The Beckwith M-3425A time delay tolerance was calculated to be 29.00 cycles to 31.00 cycles based on a 30.00 cycle time delay setting. These specifications probably do not include the relay contact operating time, so we will use the relay tester’s default ±3 cycles time delay instead of digging through all the specifications. Therefore, the new expected delay is 27.00 to 33.00 cycles, and the Max Delay test-set setting should be longer than the maximum time delay tolerance (33 cycles), or 33.01 cycles. Two timers should be added to start when the 3-Timing Test state starts. One timer should stop when Input 1 operates and the second timer should stop when Input 3 operates. Both timers should pass if the measured time delay is between 27.00 and 33.00 cycles.

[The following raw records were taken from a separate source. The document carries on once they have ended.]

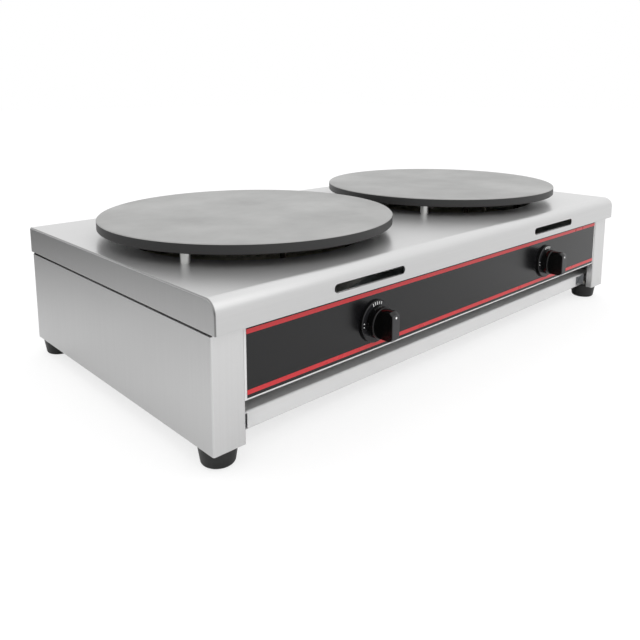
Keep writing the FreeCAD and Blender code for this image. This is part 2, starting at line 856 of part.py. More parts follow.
def element_clamp(x):
    """Three-armed strap that presses the element to the plate."""
    arms = []
    for angle in leg_angles:
        arm = block(0, clamp_reach, -clamp_width / 2, clamp_width / 2, clamp_under, clamp_top)
        arm.rotate(point(0, 0, 0), AXIS_Z, angle)
        arm.translate(point(x, 0, 0))
        arms.append(arm)
    hole = rod(x, 0, clamp_under - 1, clamp_bolt_radius + hole_clearance, clamp_thickness + 2)
    return join(arms).cut(hole)


def clamp_bolts():
    bolts = []
    for side, x in plate_centres():
        head = hexagon(x, 0, clamp_under - clamp_bolt_head, clamp_bolt_flats, clamp_bolt_head)
        shank = rod(x, 0, clamp_under, clamp_bolt_radius, clamp_thickness + clamp_bolt_grip)
        bolts.append(join([head, shank]))
    return Part.makeCompound(bolts)


def through_holes(x, bottom, height):
    """Cutters for what passes down through the bowl's floor and its pad."""
    cuts = [rod(px, py, bottom, element_radius + tail_clearance, height) for px, py in tail_places(x)]
    drop_x, drop_y = capillary_drop(x)
    cuts.append(rod(drop_x, drop_y, bottom, capillary_radius + tail_clearance, height))
    return cuts


def heat_shield(x):
    """Spun bowl that hangs under the cover on the leg bolts."""
    outer = revolved([(0, bowl_floor), (bowl_wall, bowl_floor), (bowl_wall, cover_under - bowl_sheet),
                      (bowl_flange, cover_under - bowl_sheet), (bowl_flange, cover_under),
                      (bowl_wall - bowl_sheet, cover_under),
                      (bowl_wall - bowl_sheet, bowl_floor + bowl_sheet), (0, bowl_floor + bowl_sheet)],
                     point(x, 0, 0), AXIS_Z)
    cuts = through_holes(x, bowl_floor - 1, bowl_sheet + 2)
    for leg_x, leg_y in leg_places(x):
        cuts.append(rod(leg_x, leg_y, cover_under - 2 * bowl_sheet,
                        leg_bolt_radius + hole_clearance, 3 * bowl_sheet))
    return outer.cut(cuts)


def insulation_pad(x):
    pad = rod(x, 0, bowl_floor + bowl_sheet, pad_radius, pad_thickness)
    return pad.cut(through_holes(x, bowl_floor, pad_thickness + 2 * bowl_sheet))


def capillary_drop(x):
    return x - bulb_length / 2 - capillary_bend * 2, -bulb_circle


def sensing_bulb(x, knob_x):
    """Bulb under the plate with its capillary down through the bowl to the thermostat."""
    z = plate_under - bulb_radius
    low = knob_z + capillary_entry
    drop_x, drop_y = capillary_drop(x)
    bulb = rod(x - bulb_length / 2, -bulb_circle, z, bulb_radius, bulb_length, AXIS_X)
    rear = fascia_back + thermostat_plate + thermostat_depth
    route = [point(x - bulb_length / 2 + 1, drop_y, z), point(drop_x, drop_y, z),
             point(drop_x, drop_y, low), point(knob_x, drop_y, low), point(knob_x, rear, low)]
    return join([bulb, tube(route, capillary_radius, capillary_bend)])


def cutout_centre(x):
    return x - cutout_place, cutout_place


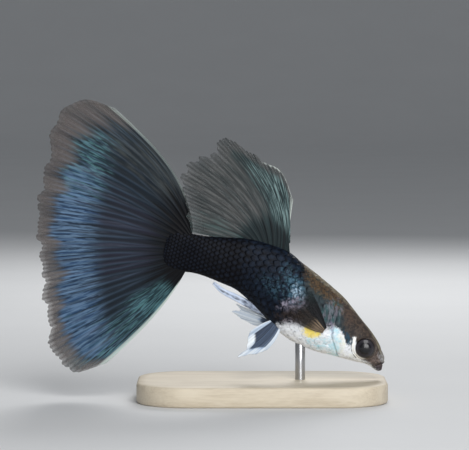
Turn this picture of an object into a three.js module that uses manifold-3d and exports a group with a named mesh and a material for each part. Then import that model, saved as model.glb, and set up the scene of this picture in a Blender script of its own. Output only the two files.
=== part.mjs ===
// Fancy guppy, life size, diving to the right and down, on a small display stand.
// Millimetres, +Z up. The fish's median plane is y = 0, its head points to +X and
// its right side faces -Y. The origin is the centre of the stand's underside.
import * as THREE from 'three';
import { mergeVertices } from 'three/addons/utils/BufferGeometryUtils.js';
import Module from 'manifold-3d';

const wasm = await Module();
wasm.setup();

// ---------- driving dimensions ----------
const GAP = 0.3; // clearance at every cut and seat
const BODY_LENGTH = 28; // snout to the end of the tail stalk
const SNOUT = new THREE.Vector2(14.4, 4.32); // tip of the mouth, (x, z)
const DIVE_ANGLE = 37; // slope of the front of the body, degrees
const STALK_ANGLE = 12; // slope of the tail stalk, degrees
const BEND_FROM = 17; // the back straightens between these two stations
const BEND_TO = 22;
const CHIN = new THREE.Vector2(0.1, -0.5); // how far the lower lip stands out, (x, z)
const CHIN_RUN = 1.8; // the chin fades into the jaw over this length
const RINGS = 30;
const RING_CROWDING = 1.25; // above 1 the rings stand closer together toward the snout
const SIDES = 24;

// station along the body, height above it, depth below it, half width,
// level of the widest point, roundness of the upper and of the lower half
const STATIONS = [
  [0.0, 0.52, 0.5, 0.62, 0.0, 2.2, 2.2],
  [0.6, 1.14, 0.92, 1.05, 0.0, 2.4, 2.2],
  [1.5, 1.72, 1.27, 1.45, 0.1, 2.5, 2.2],
  [3.0, 2.33, 1.95, 1.95, 0.3, 2.7, 2.1],
  [5.0, 2.85, 2.76, 2.3, 0.35, 2.7, 2.0],
  [8.0, 3.61, 3.89, 2.65, 0.1, 2.5, 1.9],
  [11.0, 3.89, 4.46, 2.75, -0.3, 2.3, 1.9],
  [13.0, 3.98, 4.35, 2.6, -0.1, 2.2, 1.9],
  [15.0, 3.99, 3.95, 2.35, 0.1, 2.2, 1.9],
  [17.0, 4.08, 3.63, 2.1, 0.1, 2.1, 2.0],
  [19.0, 3.55, 3.43, 1.8, 0.0, 2.1, 2.0],
  [22.0, 3.01, 2.93, 1.45, 0.0, 2.1, 2.1],
  [26.0, 2.44, 2.33, 1.0, 0.0, 2.1, 2.1],
  [28.0, 2.33, 2.44, 0.6, 0.0, 2.1, 2.1],
];

// cuts between the named parts of the body, as side-view lines (x, z)
const GILL_LINE = [[7.0, 30], [8.0, 15], [8.5, 12.6], [9.1, 10.6], [8.3, 7.9], [9.1, 5.5], [10.1, 2.6], [11, 0]];
const STALK_LINE = [[-2.9, 30], [-2.6, 20.5], [-2.0, 16.5], [-0.9, 12.5], [-0.6, 7.0], [-0.6, 0]];
const JAW_FLOOR = 2.6;
const JAW_OUTLINE = [[15.2, 4.55], [13.9, 4.65], [13.0, 4.2], [12.7, JAW_FLOOR], [15.2, JAW_FLOOR]];
const COVER_OUTLINE = [[8.3, 10.7], [7.3, 7.9], [8.2, 5.2], [10.2, 5.3], [10.9, 7.0], [10.4, 9.6]];
const COVER_THICKNESS = 0.6;
const COVER_CENTRE = [9.6, 7.6];
const COVER_HALF = 1.4; // half the cover's length, to widen its seat by one gap
const COVER_INNER = 0.6; // the covers end this far from the median plane

const EYE_STATION = new THREE.Vector2(12.3, 6.36); // centre of the eye, (x, z)
const EYE_RADIUS = 1.42;
const EYE_HALF_DEPTH = 0.9;
const EYE_OFFSET = 1.42; // centre of the eyeball from the median plane
const IRIS_RADIUS = 1.17;
const IRIS_RIM_WIDTH = 0.14;
const IRIS_RIM_DEPTH = 0.05;
const EYE_STEPS = 12;

const FIN_EDGE = 0.52; // thickness at a fin's tips
const RAY_RIDGE = 0.16; // how much a ray stands over the membrane, both sides together

// the film waves sideways: height of a wave and its turns across the fin, in radians
const TAIL_RIPPLE = [0.55, 9.5];
const TAIL_SWAY = [0.5, 3.1, 0.4];
const DORSAL_SWAY = [0.5, 5, 0.5];
const SIDE_FIN_CUP = 0.12;

// side fins stand off the median plane by this much at their root and at their tips
const PECTORAL_STAND = [2.3, 3.5];
const PELVIC_BACK_STAND = [0.8, 1.6];
const PELVIC_STAND = [0.8, 1.8];
const TAIL_ROOT_THICKNESS = 1.0;
const DORSAL_ROOT_THICKNESS = 0.9;
const SIDE_ROOT_THICKNESS = 0.6;

// tail fan: reach of its edge from the hub, (degrees above the tail's axis, mm)
const TAIL_HUB = new THREE.Vector2(-9.1, 18.35);
const TAIL_REACH = [
  [62.9, 18.7], [56.9, 21.1], [49, 22.1], [41, 21.4], [35.5, 20.0], [25, 19.1], [10.3, 18.0],
  [-1.2, 17.5], [-16.7, 17.9], [-27.7, 18.8], [-38.9, 20.6], [-44.8, 20.4], [-51.5, 19.4], [-55.5, 17.0],
];
const TAIL_ROOT_TOP = [-8.5, 21.0];
const TAIL_ROOT_LOW = [-9.4, 15.4];
const TAIL_RAYS = 18;
const LONG_RAY = 0.25; // every other ray of the tail reaches further out
const SHORT_RAY = -0.15;
const TAIL_BOW_TOP = -0.1; // rays bow outward at both edges of the fan
const TAIL_BOW_LOW = 0.045;

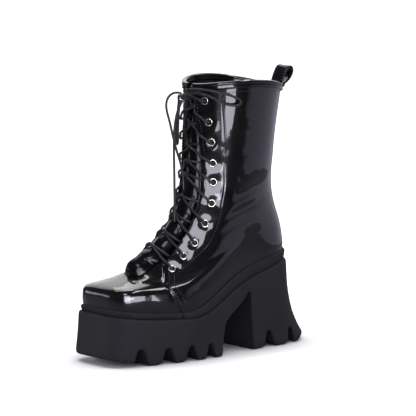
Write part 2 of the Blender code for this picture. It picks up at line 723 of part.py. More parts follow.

The SEL-300G time delay tolerance was calculated to be between 0.4917 seconds and 0.5583 seconds with a 0.5000 second time delay. The Max Delay test-set setting should be longer than the longer time delay tolerance (0.5583s), or 0.5584 seconds. Two timers should be added to start when the 3-Timing Test starts. One should stop when In1 operates, and the other timer should stop when In3 operates. Both timers should pass if the measured time delay is between 0.4917 seconds and 0.5583 seconds.
d) Apply a Postfault State
Add a Postfault State to simulate a normal breaker trip situation that opens the circuit breaker and applies nominal volts with zero amps and normal third-harmonic voltage. This state should be applied long enough for you to review the relay targets to ensure the correct information is displayed to the operators, which will be 60.0000s in our test case.